*Requirements*
Every line must be returned precisely as it is written.

*Provided data*
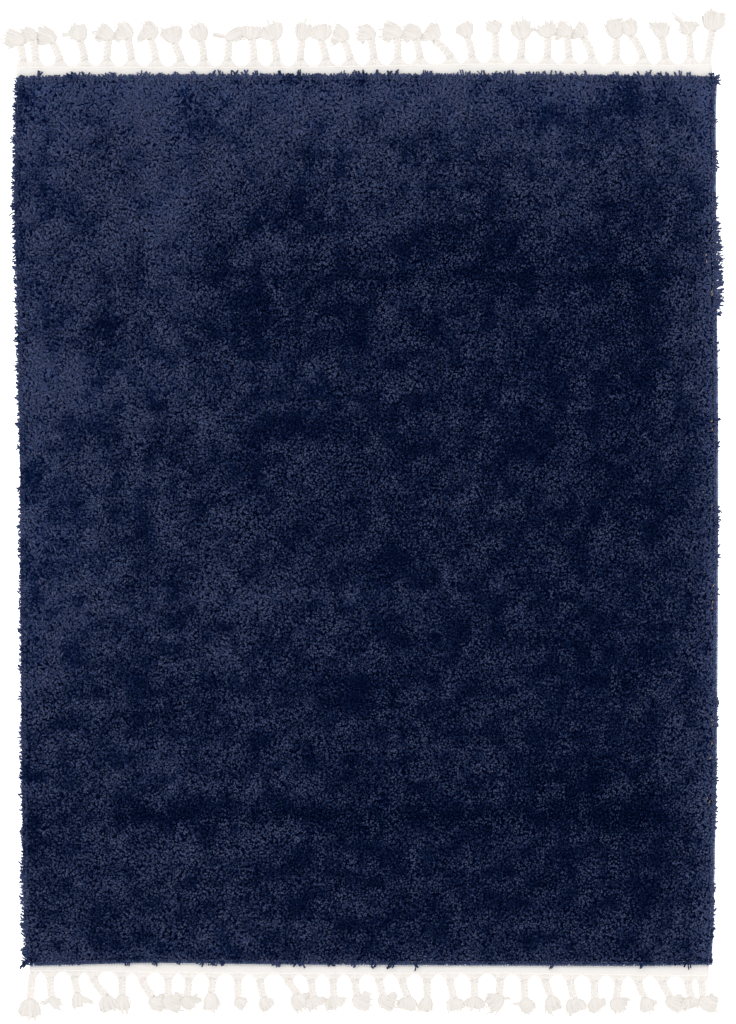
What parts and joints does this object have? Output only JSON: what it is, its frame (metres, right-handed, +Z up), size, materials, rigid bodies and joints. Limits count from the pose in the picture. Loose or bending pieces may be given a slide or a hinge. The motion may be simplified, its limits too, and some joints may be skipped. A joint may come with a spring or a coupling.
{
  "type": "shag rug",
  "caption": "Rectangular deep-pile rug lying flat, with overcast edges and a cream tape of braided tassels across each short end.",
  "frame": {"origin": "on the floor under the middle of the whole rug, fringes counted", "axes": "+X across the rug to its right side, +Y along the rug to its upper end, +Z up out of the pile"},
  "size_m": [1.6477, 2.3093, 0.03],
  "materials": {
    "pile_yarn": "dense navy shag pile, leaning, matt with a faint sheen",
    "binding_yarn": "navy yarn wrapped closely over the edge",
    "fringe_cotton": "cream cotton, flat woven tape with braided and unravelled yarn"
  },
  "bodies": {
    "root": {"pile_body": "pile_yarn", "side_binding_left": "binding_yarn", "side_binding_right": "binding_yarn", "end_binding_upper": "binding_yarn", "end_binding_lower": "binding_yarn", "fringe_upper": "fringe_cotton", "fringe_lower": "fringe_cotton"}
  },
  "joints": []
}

*Solved problem*
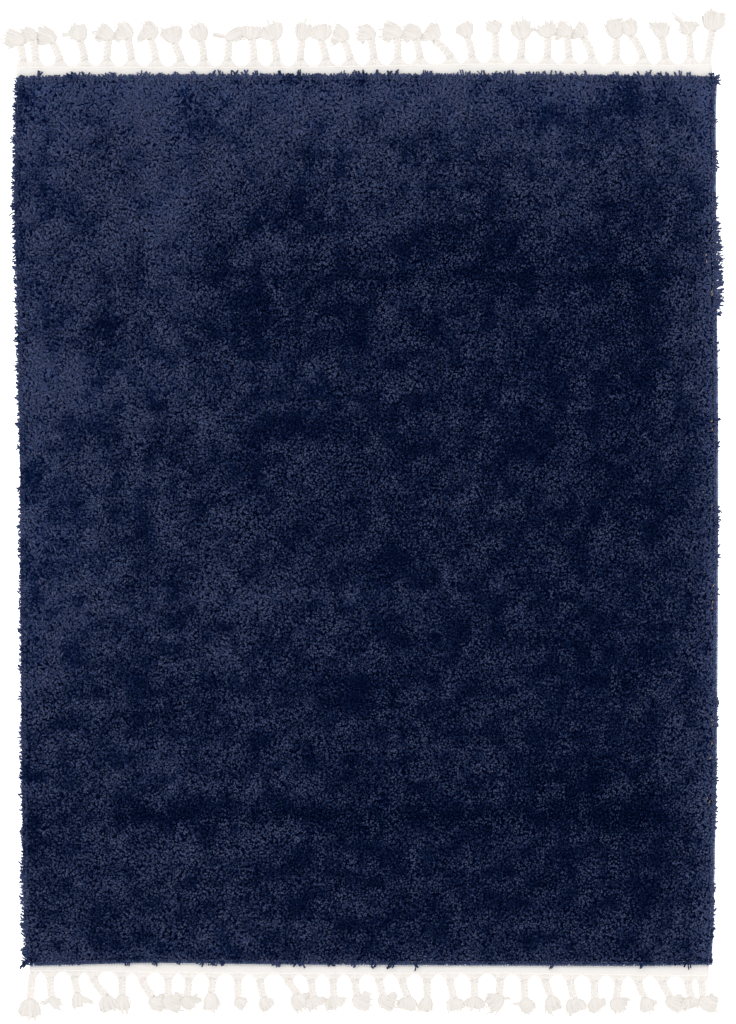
What parts and joints does this object have? Output only JSON: what it is, its frame (metres, right-handed, +Z up), size, materials, rigid bodies and joints. Limits count from the pose in the picture. Loose or bending pieces may be given a slide or a hinge. The motion may be simplified, its limits too, and some joints may be skipped. A joint may come with a spring or a coupling.
{
  "type": "shag rug",
  "caption": "Rectangular deep-pile rug lying flat, with overcast edges and a cream tape of braided tassels across each short end.",
  "frame": {"origin": "on the floor under the middle of the whole rug, fringes counted", "axes": "+X across the rug to its right side, +Y along the rug to its upper end, +Z up out of the pile"},
  "size_m": [1.6477, 2.3093, 0.03],
  "materials": {
    "pile_yarn": "dense navy shag pile, leaning, matt with a faint sheen",
    "binding_yarn": "navy yarn wrapped closely over the edge",
    "fringe_cotton": "cream cotton, flat woven tape with braided and unravelled yarn"
  },
  "bodies": {
    "root": {"pile_body": "pile_yarn", "side_binding_left": "binding_yarn", "side_binding_right": "binding_yarn", "end_binding_upper": "binding_yarn", "end_binding_lower": "binding_yarn", "fringe_upper": "fringe_cotton", "fringe_lower": "fringe_cotton"}
  },
  "joints": []
}